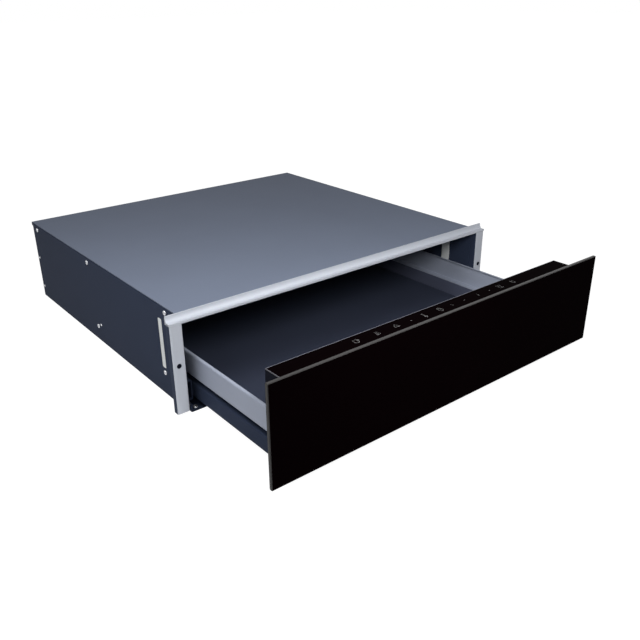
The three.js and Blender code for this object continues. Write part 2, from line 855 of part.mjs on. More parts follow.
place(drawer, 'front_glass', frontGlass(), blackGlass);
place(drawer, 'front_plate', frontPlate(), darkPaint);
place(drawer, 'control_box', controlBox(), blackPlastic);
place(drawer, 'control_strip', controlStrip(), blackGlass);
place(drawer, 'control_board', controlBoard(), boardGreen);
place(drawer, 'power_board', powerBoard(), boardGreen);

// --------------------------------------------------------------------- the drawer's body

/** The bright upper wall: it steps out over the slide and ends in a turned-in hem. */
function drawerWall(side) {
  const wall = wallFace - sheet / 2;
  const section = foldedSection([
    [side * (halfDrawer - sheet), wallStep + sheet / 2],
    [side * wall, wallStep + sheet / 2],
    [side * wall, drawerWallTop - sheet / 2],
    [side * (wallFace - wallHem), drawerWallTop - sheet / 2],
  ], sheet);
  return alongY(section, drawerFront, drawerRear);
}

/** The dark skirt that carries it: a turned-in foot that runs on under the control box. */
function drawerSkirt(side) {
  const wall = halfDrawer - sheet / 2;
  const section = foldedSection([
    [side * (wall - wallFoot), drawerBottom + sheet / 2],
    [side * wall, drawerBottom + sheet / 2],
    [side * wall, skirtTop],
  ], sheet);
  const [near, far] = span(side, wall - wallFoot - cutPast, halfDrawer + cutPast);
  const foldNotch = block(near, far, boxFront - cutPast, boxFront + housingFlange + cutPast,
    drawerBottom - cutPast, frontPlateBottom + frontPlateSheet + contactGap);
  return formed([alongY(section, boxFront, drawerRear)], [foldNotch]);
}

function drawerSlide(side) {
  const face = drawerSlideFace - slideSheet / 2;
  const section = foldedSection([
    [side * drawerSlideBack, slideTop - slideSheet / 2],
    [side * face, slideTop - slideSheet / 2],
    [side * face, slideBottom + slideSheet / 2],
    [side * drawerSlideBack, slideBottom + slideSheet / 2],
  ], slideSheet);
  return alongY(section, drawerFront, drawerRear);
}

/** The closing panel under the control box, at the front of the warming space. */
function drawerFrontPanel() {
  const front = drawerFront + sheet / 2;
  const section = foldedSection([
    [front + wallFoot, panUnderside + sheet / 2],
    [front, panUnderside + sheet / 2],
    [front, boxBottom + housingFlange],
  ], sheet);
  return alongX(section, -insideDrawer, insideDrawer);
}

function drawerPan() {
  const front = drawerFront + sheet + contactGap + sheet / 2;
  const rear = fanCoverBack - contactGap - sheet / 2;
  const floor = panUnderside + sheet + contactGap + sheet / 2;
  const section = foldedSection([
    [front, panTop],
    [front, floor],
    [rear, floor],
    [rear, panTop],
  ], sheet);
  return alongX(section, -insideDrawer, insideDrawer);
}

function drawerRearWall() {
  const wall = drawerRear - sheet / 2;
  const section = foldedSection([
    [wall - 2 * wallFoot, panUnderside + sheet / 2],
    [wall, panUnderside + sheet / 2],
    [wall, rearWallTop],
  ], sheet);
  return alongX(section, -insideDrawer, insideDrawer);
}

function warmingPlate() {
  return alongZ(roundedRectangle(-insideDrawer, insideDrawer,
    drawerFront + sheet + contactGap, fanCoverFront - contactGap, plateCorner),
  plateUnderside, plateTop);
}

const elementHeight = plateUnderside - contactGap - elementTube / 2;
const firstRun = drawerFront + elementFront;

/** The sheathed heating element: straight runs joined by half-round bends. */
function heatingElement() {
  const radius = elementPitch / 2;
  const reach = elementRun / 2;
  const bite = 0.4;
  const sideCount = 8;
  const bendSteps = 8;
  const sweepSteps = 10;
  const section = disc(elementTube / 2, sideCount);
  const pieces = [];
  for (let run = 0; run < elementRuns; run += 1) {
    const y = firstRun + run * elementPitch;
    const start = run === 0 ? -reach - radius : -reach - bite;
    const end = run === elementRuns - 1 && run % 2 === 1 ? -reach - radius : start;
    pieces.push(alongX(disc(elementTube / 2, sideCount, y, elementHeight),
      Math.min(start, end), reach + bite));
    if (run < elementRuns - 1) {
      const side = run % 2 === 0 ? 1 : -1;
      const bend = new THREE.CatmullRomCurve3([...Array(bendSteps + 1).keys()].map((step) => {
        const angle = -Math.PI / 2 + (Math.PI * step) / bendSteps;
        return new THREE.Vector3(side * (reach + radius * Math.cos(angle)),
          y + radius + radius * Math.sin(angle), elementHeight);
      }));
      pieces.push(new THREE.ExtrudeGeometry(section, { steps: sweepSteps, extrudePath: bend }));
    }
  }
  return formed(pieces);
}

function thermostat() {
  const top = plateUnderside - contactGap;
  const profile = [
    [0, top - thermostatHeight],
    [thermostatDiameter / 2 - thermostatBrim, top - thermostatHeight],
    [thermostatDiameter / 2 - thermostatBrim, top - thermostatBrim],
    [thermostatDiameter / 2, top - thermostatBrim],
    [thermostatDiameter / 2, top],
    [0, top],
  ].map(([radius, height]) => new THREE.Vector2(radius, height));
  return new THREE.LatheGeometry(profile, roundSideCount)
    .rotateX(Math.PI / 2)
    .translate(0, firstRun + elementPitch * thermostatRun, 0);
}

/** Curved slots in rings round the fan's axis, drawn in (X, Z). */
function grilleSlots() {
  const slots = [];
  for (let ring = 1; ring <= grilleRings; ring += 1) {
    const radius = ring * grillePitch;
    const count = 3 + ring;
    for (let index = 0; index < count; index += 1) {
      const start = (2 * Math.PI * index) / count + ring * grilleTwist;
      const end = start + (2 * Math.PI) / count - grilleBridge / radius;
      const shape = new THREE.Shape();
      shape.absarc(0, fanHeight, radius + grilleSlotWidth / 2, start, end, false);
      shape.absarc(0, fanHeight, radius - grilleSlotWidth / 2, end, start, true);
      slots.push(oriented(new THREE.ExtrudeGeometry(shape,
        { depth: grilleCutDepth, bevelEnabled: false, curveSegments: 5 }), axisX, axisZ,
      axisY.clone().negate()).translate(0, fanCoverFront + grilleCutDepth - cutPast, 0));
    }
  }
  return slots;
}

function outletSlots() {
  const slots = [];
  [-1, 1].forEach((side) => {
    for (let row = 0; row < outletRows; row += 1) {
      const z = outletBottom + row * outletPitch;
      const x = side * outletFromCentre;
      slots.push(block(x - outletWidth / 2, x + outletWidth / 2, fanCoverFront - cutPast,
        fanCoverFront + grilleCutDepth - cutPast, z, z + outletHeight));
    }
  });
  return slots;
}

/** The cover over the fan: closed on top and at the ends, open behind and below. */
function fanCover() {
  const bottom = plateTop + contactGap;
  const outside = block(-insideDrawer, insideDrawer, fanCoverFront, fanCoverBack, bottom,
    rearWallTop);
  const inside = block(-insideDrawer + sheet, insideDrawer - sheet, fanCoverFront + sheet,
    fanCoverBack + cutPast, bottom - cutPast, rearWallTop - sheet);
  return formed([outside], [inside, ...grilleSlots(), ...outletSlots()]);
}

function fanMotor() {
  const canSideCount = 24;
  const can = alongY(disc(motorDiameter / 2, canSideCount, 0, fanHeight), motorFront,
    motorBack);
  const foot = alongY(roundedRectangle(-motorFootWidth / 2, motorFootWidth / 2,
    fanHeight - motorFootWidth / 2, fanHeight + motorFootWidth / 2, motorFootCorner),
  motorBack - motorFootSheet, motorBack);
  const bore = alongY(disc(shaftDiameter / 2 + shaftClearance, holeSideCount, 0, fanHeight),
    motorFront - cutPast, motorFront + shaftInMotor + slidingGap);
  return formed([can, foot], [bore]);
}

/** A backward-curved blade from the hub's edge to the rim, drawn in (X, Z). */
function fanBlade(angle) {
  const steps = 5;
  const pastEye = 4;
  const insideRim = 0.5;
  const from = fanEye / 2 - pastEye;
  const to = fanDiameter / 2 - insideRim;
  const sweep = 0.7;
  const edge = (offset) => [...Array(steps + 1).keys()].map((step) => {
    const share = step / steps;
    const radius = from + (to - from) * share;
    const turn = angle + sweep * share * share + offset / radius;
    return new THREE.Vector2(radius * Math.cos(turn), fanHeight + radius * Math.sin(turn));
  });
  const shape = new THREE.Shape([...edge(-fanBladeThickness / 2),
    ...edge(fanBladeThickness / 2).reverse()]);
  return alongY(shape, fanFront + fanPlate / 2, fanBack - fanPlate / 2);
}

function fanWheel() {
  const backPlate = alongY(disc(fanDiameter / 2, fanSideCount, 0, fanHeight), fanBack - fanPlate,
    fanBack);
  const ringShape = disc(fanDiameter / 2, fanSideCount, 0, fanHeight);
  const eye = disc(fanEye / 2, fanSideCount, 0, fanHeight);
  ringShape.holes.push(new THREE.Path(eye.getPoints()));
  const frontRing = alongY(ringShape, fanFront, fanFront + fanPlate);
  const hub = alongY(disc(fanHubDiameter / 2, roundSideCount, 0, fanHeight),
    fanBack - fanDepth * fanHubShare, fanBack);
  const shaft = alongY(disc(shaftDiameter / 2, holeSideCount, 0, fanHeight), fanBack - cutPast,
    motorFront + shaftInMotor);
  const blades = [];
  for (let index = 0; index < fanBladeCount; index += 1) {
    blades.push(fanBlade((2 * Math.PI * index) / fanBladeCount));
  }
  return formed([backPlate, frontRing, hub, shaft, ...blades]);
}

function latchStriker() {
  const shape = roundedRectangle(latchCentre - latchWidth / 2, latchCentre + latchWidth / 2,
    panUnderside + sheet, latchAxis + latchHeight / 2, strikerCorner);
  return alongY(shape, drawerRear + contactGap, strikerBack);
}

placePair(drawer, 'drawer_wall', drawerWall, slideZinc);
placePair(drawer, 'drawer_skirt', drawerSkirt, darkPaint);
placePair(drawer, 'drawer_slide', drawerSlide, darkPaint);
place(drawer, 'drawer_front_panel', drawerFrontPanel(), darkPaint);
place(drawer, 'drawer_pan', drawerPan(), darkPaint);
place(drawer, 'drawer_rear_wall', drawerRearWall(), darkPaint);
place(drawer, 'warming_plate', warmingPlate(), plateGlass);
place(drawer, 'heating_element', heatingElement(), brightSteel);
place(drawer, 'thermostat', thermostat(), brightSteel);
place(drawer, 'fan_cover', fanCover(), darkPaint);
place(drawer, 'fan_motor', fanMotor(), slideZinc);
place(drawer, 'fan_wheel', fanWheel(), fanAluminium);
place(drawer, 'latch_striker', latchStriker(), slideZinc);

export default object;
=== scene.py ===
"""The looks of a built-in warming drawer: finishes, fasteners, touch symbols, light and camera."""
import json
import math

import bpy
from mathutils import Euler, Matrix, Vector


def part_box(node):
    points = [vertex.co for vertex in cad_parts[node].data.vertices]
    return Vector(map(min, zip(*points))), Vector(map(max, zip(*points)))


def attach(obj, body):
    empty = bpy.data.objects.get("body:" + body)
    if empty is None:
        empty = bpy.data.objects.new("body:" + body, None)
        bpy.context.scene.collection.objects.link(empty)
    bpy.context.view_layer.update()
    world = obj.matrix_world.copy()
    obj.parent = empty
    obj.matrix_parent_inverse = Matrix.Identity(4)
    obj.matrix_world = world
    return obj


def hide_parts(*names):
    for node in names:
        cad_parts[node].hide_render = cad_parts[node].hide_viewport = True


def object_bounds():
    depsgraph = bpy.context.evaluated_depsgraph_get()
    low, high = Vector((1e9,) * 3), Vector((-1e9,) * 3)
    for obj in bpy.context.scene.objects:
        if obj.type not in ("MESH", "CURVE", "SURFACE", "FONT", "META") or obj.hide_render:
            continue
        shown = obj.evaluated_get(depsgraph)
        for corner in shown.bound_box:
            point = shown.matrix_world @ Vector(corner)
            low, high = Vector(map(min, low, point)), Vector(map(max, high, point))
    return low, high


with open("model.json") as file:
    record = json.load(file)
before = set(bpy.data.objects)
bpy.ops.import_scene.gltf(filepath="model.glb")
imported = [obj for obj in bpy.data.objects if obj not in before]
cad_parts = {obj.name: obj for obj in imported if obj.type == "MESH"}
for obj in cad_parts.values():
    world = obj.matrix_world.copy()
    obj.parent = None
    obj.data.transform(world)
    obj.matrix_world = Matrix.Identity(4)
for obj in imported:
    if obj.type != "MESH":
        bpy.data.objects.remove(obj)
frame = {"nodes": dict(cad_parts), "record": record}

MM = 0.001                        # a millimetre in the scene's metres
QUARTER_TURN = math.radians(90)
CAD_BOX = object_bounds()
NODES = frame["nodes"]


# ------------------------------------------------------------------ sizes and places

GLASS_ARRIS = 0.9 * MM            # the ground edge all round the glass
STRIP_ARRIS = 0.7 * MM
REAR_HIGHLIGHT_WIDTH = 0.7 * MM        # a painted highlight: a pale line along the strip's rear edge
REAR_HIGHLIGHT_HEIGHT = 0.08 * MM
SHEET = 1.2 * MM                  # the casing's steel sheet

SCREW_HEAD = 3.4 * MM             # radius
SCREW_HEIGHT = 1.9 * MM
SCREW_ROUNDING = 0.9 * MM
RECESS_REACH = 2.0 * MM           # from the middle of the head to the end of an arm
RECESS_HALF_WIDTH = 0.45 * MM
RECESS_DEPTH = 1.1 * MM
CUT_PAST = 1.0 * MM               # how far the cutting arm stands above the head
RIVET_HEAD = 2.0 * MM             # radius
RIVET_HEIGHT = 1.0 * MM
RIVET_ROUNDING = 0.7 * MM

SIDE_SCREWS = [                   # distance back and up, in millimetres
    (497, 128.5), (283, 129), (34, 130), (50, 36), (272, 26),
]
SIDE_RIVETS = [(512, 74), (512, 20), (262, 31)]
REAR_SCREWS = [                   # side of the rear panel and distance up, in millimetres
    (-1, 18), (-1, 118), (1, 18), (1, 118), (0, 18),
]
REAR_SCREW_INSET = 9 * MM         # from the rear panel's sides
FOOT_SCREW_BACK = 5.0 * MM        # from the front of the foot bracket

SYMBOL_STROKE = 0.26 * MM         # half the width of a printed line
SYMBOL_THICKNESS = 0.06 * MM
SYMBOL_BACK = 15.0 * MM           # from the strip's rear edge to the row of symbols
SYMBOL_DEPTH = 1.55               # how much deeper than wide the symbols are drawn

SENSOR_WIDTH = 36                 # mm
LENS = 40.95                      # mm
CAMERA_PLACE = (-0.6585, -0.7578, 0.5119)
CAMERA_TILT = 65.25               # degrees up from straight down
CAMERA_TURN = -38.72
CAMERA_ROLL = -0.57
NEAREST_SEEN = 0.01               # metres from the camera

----

What you have to do
Each line from the one containing "placePair(drawer, 'drawer_wall', drawerWall, slideZinc);" through the one containing "for node in" must be retyped exactly, the first and last of these included.

Response to this task
placePair(drawer, 'drawer_wall', drawerWall, slideZinc);
placePair(drawer, 'drawer_skirt', drawerSkirt, darkPaint);
placePair(drawer, 'drawer_slide', drawerSlide, darkPaint);
place(drawer, 'drawer_front_panel', drawerFrontPanel(), darkPaint);
place(drawer, 'drawer_pan', drawerPan(), darkPaint);
place(drawer, 'drawer_rear_wall', drawerRearWall(), darkPaint);
place(drawer, 'warming_plate', warmingPlate(), plateGlass);
place(drawer, 'heating_element', heatingElement(), brightSteel);
place(drawer, 'thermostat', thermostat(), brightSteel);
place(drawer, 'fan_cover', fanCover(), darkPaint);
place(drawer, 'fan_motor', fanMotor(), slideZinc);
place(drawer, 'fan_wheel', fanWheel(), fanAluminium);
place(drawer, 'latch_striker', latchStriker(), slideZinc);

export default object;
=== scene.py ===
"""The looks of a built-in warming drawer: finishes, fasteners, touch symbols, light and camera."""
import json
import math

import bpy
from mathutils import Euler, Matrix, Vector


def part_box(node):
    points = [vertex.co for vertex in cad_parts[node].data.vertices]
    return Vector(map(min, zip(*points))), Vector(map(max, zip(*points)))


def attach(obj, body):
    empty = bpy.data.objects.get("body:" + body)
    if empty is None:
        empty = bpy.data.objects.new("body:" + body, None)
        bpy.context.scene.collection.objects.link(empty)
    bpy.context.view_layer.update()
    world = obj.matrix_world.copy()
    obj.parent = empty
    obj.matrix_parent_inverse = Matrix.Identity(4)
    obj.matrix_world = world
    return obj


def hide_parts(*names):
    for node in names:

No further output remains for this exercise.